On 12 May, the NIST published a draft implementation guide of its Framework for Improving Critical Infrastructure Cybersecurity for federal agencies following President Trump’s Cybersecurity Executive Order. The draft guide provides eight “use cases” for federal agencies to address common cybersecurity-related responsibilities and assist federal agencies in integrating the NIST’s Cybersecurity Framework into their cybersecurity systems. The NIST also requests comments on how to further develop the guidance, including comments addressing: (i) the “potential opportunities and challenges” of the Cybersecurity Framework; (ii) whether and how the guidance provided has benefited federal cybersecurity risk management systems; and (iii) how NIST can further integrate its guidance on cybersecurity risk management.

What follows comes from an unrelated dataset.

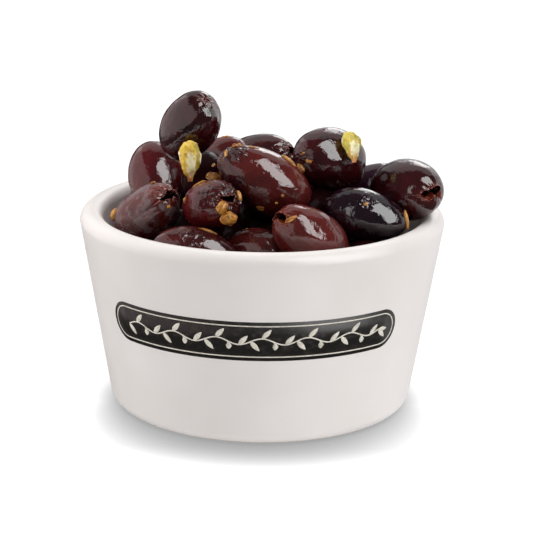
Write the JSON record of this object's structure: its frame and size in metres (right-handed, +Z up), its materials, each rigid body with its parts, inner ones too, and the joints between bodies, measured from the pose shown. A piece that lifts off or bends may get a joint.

SEC Cybersecurity Risk Alert

On 17 May, the SEC’s Office of Compliance Inspections and Examinations (“OCIE”) issued a cybersecurity risk alert urging broker-dealers, investment advisers, and investment companies to remain vigilant against cybersecurity vulnerabilities in light of the recent “WannaCry” ransomware attacks. Referencing a recent study conducted by OCIE, the alert noted that a substantial number of registrants did not conduct “periodic risk assessments of critical systems to identify cybersecurity threats” or “penetration tests and vulnerability scans” on critical systems of the registrants. It also warns that several registrants examined had a “significant number of critical and high-risk security patches that were missing important updates.”


  • 8 June: comments due on SEC proposed amendments on venture capital fund and private fund adviser exemptions.
  • 30 June: deadline to file notice with CFTC regarding third-party record keeping.